At issue are all the acquisitions INTS has pursued so aggressively over the last few years, and the telltale signs of corporate indigestion from eating too fast. The company entered the embedded systems market by acquiring pSOS, as I recall around 1990, with obvious success. I suspect the company has done well by acquiring FlexOS from Novell two or three years ago, obtaining a nice cash cow in a niche retail market. Then, after the row with Microtec Research, a major tool supplier to INTS at the time, INTS found itself in urgent need to flesh out its embedded systems product line - especially since WIND began taking the market by "Tornado". Acquisition was the only answer, perhaps influenced by INTS own positive experiences of not only buying technology, but increasing revenues to boot. Why not? Some companies follow this path right to the top. (Computer Associates and Cisco come to mind.)

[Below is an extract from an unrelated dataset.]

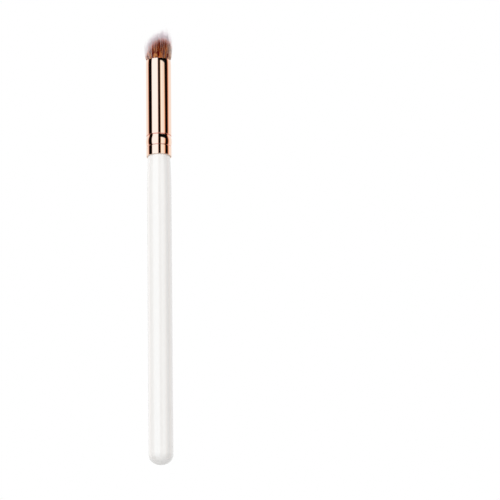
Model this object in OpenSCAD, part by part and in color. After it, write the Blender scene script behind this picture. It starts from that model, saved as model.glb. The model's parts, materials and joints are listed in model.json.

The market responded favorably last week not only to the positive spin put on the increase in product revenues, but to the announcement of a new CFO. The market believes that an experienced CFO is just what the doctor ordered to put INTS house in order. However, as reported by the Economist, acquisitions force management to discipline their managers with financial controls rather than strategic ones - an error and a primary cause of acquisitions failing. If the market understood what the academics know, it should be quaking at the thought that a new CFO is being called on to control costs, while also knowing there is no alternative. (The operative word above is "force", meaning that at this point INTS has absolutely no choice but to emphasize financial controls even though the expected outcome is disastrous.)

In general, academia is undecided about the virtue of takeovers. Acquisitions seem to work best to consolidate maturing markets, but not so well for obtaining new technology. But exceptions abound. To quote the Economist's recent (Dec 14th issue, pp 63) summary on the subject: "In takeovers as in so much else, it is possible to have your cake and eat it. All it takes is managerial genius." So far, the signs of genius management are conspicuously absent from the INTS recent quarterly earnings reports.